ROMA - Cinquew ha chiesto alle donne italiane un contributo scritto su una figura femminile apprezzata per le sue gesta, il suo coraggio, la sua cultura. Anche non più tra noi. Di seguito l'intervento di Francesca Gori.
Ideali da urlo. Janis era bellissima. No, sbaglio, la sua estetica non era certo perfetta. Eppure è stata un vero sex symbol. La sua bellezza era dettata dal coraggio del suo spirito, da quella voce ruvida e graffiante che ha portato il blues al livello di furore appassionato tipico del rock. Janis era inquietudine allo stato puro. Smania di cambiamento in un mondo ingiusto fatto di dogmi sociali; voglia di emancipazione e uguaglianza; ricerca di un miglioramento continuo, con l’obiettivo della perfezione. Era Janis Joplin, regina bianca del blues.
Quello che nella vita rende davvero grandi è non accontentarsi mai. Chi sceglie di adagiarsi sulle facili conquiste non avrà mai la capacità di superare i limiti, né la perseveranza per superare gli ostacoli che si incontrano nella vita personale e professionale.
La costante pretesa di perfezione musicale nella difficile pratica dell’improvvisazione ha messo Janis Joplin in conflitto con quasi tutti i gruppi musicali con cui si è esibita (Big Brother & The Holding Company, Kozmic Blues Band e Full-Tilt Boogie Band). Come biasimarla? Lei viene ricordata oggi, dopo 40 anni, come la più grande voce blues di tutta la storia del rock e dal 1995 è stata inserita nella Rock and Roll Hall of Fame.
Ma la ricerca costante di miglioramento può facilmente essere confusa per ambizione. E l’ambizione può portare a comportamenti poco ammirevoli. Quando, però, è accompagnata dagli ideali che generarono il movimento hippy degli anni ’70 quello che scaturisce è un sogno utopico.
Janis immaginava un mondo migliore. Una realtà più degna e civile, dove le persone fossero tutte uguali e libere di realizzarsi a dispetto di qualsiasi dogma sociale o civile. Per questo cantò sul palcoscenico di Woodstock e al concerto organizzato dopo l’assassinio di Martin Luther King, in sua memoria.
In linea con la sua morale, acquistò una lapide dignitosa per la tomba di Bessie Smith, la sua grande musa ispiratrice deceduta a seguito di un grave incidente automobilistico. La leggenda sulla sua morte narrava che la cantante nera non avesse ricevuto soccorsi in ospedale a causa del colore della sua pelle. Oggi sappiamo che non fu questo il motivo del decesso, ma la tomba fu comunque lasciata senza lapide per mancanza di soldi.
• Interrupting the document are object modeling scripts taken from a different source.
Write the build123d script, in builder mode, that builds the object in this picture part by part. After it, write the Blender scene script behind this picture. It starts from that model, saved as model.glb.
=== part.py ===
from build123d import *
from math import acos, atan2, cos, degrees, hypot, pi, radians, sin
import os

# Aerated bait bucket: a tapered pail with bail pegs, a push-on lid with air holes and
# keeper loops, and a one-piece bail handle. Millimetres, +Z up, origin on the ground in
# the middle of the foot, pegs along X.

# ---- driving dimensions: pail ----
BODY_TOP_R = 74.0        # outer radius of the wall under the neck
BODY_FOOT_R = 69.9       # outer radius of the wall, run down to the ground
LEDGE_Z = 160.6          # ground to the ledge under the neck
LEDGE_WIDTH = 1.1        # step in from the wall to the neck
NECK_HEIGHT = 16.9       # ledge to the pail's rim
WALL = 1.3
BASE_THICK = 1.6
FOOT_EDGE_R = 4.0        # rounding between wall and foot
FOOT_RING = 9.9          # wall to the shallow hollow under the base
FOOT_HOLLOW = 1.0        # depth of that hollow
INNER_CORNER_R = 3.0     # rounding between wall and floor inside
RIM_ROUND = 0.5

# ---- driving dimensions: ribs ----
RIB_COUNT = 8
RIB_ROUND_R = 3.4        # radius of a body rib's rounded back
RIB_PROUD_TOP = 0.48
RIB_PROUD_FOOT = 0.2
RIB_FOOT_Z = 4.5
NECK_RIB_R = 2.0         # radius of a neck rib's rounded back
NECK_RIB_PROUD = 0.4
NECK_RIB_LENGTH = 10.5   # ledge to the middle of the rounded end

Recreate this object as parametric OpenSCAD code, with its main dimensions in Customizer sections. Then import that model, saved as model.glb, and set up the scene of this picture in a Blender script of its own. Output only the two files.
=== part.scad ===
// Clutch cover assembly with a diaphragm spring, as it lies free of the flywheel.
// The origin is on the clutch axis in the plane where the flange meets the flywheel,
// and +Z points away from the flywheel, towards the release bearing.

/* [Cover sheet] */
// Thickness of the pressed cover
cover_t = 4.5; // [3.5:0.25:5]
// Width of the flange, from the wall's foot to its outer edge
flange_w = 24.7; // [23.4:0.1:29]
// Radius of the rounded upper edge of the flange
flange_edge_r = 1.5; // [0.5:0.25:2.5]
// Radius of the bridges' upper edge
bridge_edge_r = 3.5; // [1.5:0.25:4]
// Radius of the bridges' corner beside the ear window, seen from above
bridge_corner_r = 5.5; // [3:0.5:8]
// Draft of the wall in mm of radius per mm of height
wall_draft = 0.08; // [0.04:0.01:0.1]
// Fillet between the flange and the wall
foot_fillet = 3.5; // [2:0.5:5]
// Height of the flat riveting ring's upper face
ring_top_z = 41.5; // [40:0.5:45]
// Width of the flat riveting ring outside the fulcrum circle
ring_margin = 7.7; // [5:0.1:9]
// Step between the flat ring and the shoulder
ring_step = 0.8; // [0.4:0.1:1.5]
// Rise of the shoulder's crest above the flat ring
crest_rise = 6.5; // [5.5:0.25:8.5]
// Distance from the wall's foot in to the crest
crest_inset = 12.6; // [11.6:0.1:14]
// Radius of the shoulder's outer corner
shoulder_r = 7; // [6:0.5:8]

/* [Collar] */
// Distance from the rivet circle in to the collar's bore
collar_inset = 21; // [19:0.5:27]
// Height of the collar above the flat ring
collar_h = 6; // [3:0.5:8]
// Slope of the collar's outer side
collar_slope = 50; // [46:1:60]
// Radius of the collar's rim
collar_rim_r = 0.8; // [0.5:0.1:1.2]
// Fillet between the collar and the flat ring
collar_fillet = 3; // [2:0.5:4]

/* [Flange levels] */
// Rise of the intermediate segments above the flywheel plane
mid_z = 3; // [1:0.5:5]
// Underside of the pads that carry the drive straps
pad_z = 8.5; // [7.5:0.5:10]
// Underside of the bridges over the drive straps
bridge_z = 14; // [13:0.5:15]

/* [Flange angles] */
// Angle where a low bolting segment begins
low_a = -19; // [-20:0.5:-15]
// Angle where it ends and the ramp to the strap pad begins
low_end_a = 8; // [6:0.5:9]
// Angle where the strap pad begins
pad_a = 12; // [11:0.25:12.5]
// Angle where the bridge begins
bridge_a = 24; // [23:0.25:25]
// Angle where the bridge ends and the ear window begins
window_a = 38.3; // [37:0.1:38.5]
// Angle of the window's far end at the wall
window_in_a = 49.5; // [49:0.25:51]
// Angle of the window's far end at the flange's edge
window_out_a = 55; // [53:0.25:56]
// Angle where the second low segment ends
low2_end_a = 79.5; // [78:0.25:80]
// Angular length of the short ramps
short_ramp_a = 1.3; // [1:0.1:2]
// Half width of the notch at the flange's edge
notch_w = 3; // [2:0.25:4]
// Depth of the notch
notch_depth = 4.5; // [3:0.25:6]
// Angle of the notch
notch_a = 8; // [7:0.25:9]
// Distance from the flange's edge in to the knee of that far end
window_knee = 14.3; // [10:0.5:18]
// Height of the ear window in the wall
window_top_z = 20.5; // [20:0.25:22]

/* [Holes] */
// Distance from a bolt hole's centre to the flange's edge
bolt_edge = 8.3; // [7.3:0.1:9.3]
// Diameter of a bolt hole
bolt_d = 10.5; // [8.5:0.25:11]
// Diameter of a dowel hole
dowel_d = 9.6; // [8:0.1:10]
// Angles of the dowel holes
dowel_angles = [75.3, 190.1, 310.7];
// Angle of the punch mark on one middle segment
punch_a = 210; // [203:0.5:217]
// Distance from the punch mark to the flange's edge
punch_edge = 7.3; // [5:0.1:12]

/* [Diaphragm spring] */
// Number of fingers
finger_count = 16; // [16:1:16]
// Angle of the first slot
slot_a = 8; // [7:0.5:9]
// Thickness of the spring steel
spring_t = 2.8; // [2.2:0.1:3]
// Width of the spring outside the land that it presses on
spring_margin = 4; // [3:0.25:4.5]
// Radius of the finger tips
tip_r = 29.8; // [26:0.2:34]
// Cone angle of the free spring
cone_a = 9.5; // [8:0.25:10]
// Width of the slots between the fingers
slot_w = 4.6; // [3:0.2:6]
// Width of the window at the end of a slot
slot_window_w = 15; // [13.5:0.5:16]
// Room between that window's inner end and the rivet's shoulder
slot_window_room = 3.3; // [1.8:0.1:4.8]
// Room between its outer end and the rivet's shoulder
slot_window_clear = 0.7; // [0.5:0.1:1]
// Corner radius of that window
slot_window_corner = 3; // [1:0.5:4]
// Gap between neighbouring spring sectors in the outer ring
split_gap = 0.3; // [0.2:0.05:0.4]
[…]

Janis non poteva sopportarlo.
Lottava per i suoi ideali a dispetto di tutto e tutti. Saliva sul palcoscenico per gridare al pubblico la sua inquietudine per un mondo troppo malvagio, costretto da catene sociali e perbenismo ideologico. Smuoveva le masse urlanti di quei ragazzi che dettero vita a un movimento di liberazione a livello globale. Se tante volte si ricorda il peggio del movimento hippy, le droghe e le malattie a trasmissione sessuale, oggi dovremmo ricordarne la parte migliore in onore di colei che ha vissuto combattendo dall’alto di un palcoscenico a suon di parole infuocate. Quell’ideale di pace, libertà ed empatia che rifiuta la corruzione della società a favore dell’onestà e del rispetto dei diritti individuali di tutti gli esseri umani senza distinzione. Ideali a volte utopici, che però hanno avuto alcune importanti e concrete realizzazioni. Basti pensare alle tante manifestazioni non violente che hanno scosso l’opinione pubblica americana in merito alla guerra nel Vietnam. Ma anche agli studi sulle energie alternative supportati dalla sensibilità hippy, in netto contrasto col nucleare, e allo sviluppo delle cooperative d’impresa per materiali o alimenti a km 0. Tutte pietre miliari nella storia mondiale che hanno cambiato il modo di vedere e interpretare le differenze esistenti tra gli individui: apprezzarle, non temerle. Perché la cosa più bella della natura umana è proprio scoprire chi ci sta accanto, anche se a volte ci spaventa un po’.
Janis Joplin è nata a Port Arthur il 19 gennaio del 1943 ed è morta a Los Angeles il 4 ottobre del 1970. Cantò sul palco di Woodstock nel 1969. L’album “Pearl”, che porta il nome che le davano gli amici per indicare la sua purezza d’animo, fu pubblicato postumo nel 1971 e mantenne il primo posto in classica per 9 settimane. Nel 2005 è stata insignita del Grammy Award alla carriera.